Definition
Port monitoring checks whether a particular TCP port on a host is open and accepting connections — for example, port 443 for HTTPS, 25 for SMTP, or 5432 for PostgreSQL. It confirms that a service is listening on the expected port.
It's more informative than a ping (which only tests the host) but less informative than an application check (which tests the actual response). A port can be open while the service behind it is malfunctioning.
Why It Matters
Port monitoring is useful for non-HTTP services — mail servers, databases, custom TCP services — where you want to know the service is at least accepting connections. For web services, though, an HTTP check is usually the better choice because it validates the actual response.
How It Works
The monitor attempts to open a TCP connection to a host and port. If the connection succeeds, the port is open and the service is listening; if it's refused or times out, the port is considered down. Some checks also send a protocol-specific probe to verify the service responds correctly.
Real-World Example
A team monitors port 5432 on their database host.

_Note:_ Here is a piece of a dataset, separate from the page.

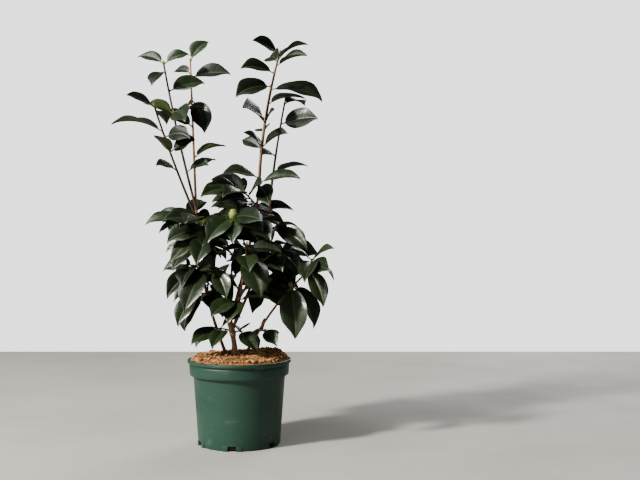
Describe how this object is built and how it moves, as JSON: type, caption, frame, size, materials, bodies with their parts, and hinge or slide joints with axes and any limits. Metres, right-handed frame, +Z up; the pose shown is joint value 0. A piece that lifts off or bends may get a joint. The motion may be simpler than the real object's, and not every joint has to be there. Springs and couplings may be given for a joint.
{
  "type": "potted camellia shrub",
  "caption": "Young evergreen camellia shrub with glossy oval leaves, flower buds and upright shoots, growing in a round tapered plastic nursery pot.",
  "frame": {"origin": "centre of the pot's flat underside", "axes": "+Z up along the pot's axis, +X to the right and -Y towards the viewer of the picture"},
  "size_m": [0.4075, 0.2822, 0.7559],
  "materials": {
    "pot": "satin, lightly scuffed",
    "soil": "matte bark chips",
    "bark": "matte bark",
    "foliage": "glossy leaves"
  },
  "bodies": {
    "root": {"pot": "pot", "soil": "soil", "trunk": "bark", "left_stem": "bark", "right_stem": "bark", "leader": "bark", "red_bough": "bark", "right_bough": "bark", "back_bough": "bark", "front_bough": "bark", "far_left_shoot": "foliage", "left_shoot": "foliage", "inner_left_shoot": "foliage", "middle_shoot": "foliage", "inner_right_shoot": "foliage", "right_shoot": "foliage", "left_top_mass": "foliage", "left_front_mass": "foliage", "left_back_mass": "foliage", "left_middle_mass": "foliage", "left_low_mass": "foliage", "red_top_mass": "foliage", "red_low_mass": "foliage", "centre_left_mass": "foliage", "centre_front_mass": "foliage", "centre_back_mass": "foliage", "right_top_mass": "foliage", "right_front_mass": "foliage", "right_back_mass": "foliage", "right_middle_mass": "foliage", "right_stem_mass": "foliage", "right_low_mass": "foliage", "back_left_mass": "foliage", "back_top_mass": "foliage", "back_low_mass": "foliage", "back_right_mass": "foliage", "front_top_mass": "foliage", "front_low_mass": "foliage", "foot_left_mass": "foliage", "foot_right_mass": "foliage", "foot_side_mass": "foliage"}
  },
  "joints": []
}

When the database process crashes, the port stops accepting connections and the port check fails — alerting the team even though the host itself is still online and answering pings.
Best Practices
- Use port monitoring for non-HTTP services like mail or databases
- Prefer HTTP checks for anything served over the web
- Remember an open port doesn't guarantee the service works correctly
- Combine port checks with application-level probes where possible
- Restrict exposed ports for security, monitoring only what should be reachable
Common Mistakes
- Using port checks for web services where HTTP is more meaningful
- Assuming an open port means the service is fully healthy
- Monitoring ports that shouldn't be publicly exposed
- Ignoring protocol-level failures behind an open port
- Confusing port reachability with application correctness
In Monitoristic
Monitoristic monitors HTTP/HTTPS endpoints rather than arbitrary TCP ports. For web apps and APIs this is what you want; for a non-HTTP service, the common pattern is to expose a small HTTP health endpoint and monitor that.